Pain
Is Pleasure
















Date: Monday, April 28, 2008
Time: 8:58 PM

Friendship can really get complicated when there is 3rd party involved in it, especially when each one of them has their own opinions and hold tight on it. Friendship gets worst if love come into the picture. Love is a dangerous thing in life, somehow, it brings 2 people together but at the same time, can breaks another. Ermm….it’s seems that way but I believe love is pure and its all about sacrifices. What makes love looks bad is just the selfishness of human.

I didn’t see this coming and I don’t even know what to feel and believe in. You’ll know someday I’m not the one. Thanks for everything too and I’m sorry if I ever hurt you.

By the way, work today was funny when I discovered a note which I confiscated from this Primary 2 boy, Jonathan. He was blushing when I read the note, and I just can’t help it but laugh! Below is the note (which is folded into 2).


Love destroy the world!



Date: Saturday, April 26, 2008
Time: 10:49 PM





Saturday is coming to an end.
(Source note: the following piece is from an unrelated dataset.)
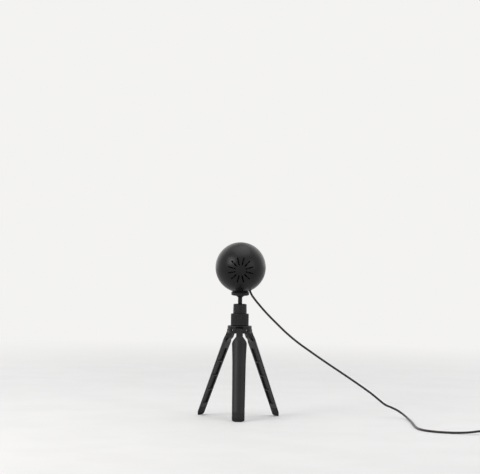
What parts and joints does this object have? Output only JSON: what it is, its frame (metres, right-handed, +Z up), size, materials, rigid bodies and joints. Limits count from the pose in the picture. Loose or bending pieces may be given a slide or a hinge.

I hate it; I’m not satisfied with the time I’ve spent! Anyway, I watched Taare Zameen Par (the Aamir khan’s movie I was talking about) and it was so inspiring. Those teachers out there should watch it and other normal people also because you don’t want to miss the handsome and hot aamir khan. Watch the trailer of the movie rite?

Today, I went to rent my stupid graduator outfit. There it is(below)…ignore my face and messy background.

Tomorrow, I will be attending wedding. Yay…ermm…then, I must go to driving centre and maybe library. Somehow, I feel regret for telling my dad. Ermm…whatever lar…he won’t even remember it anyway.

Eerrmm…met my poly friends just now, and had a talk with them. Kinda make me think of what I really wanna do in life. take time I guess, to really look thru and decide.



*Every child is special…


Date: Friday, April 25, 2008
Time: 5:02 PM

Damn…I shouldn’t have told those things! Now, that my dad know what I’ve been doing in life especially about work and driving. I hate it when he compared me with that bustard. So what if he’s gonna get a car soon! Blame it all on me, I shouldn’t have cared to share or know anything anyway!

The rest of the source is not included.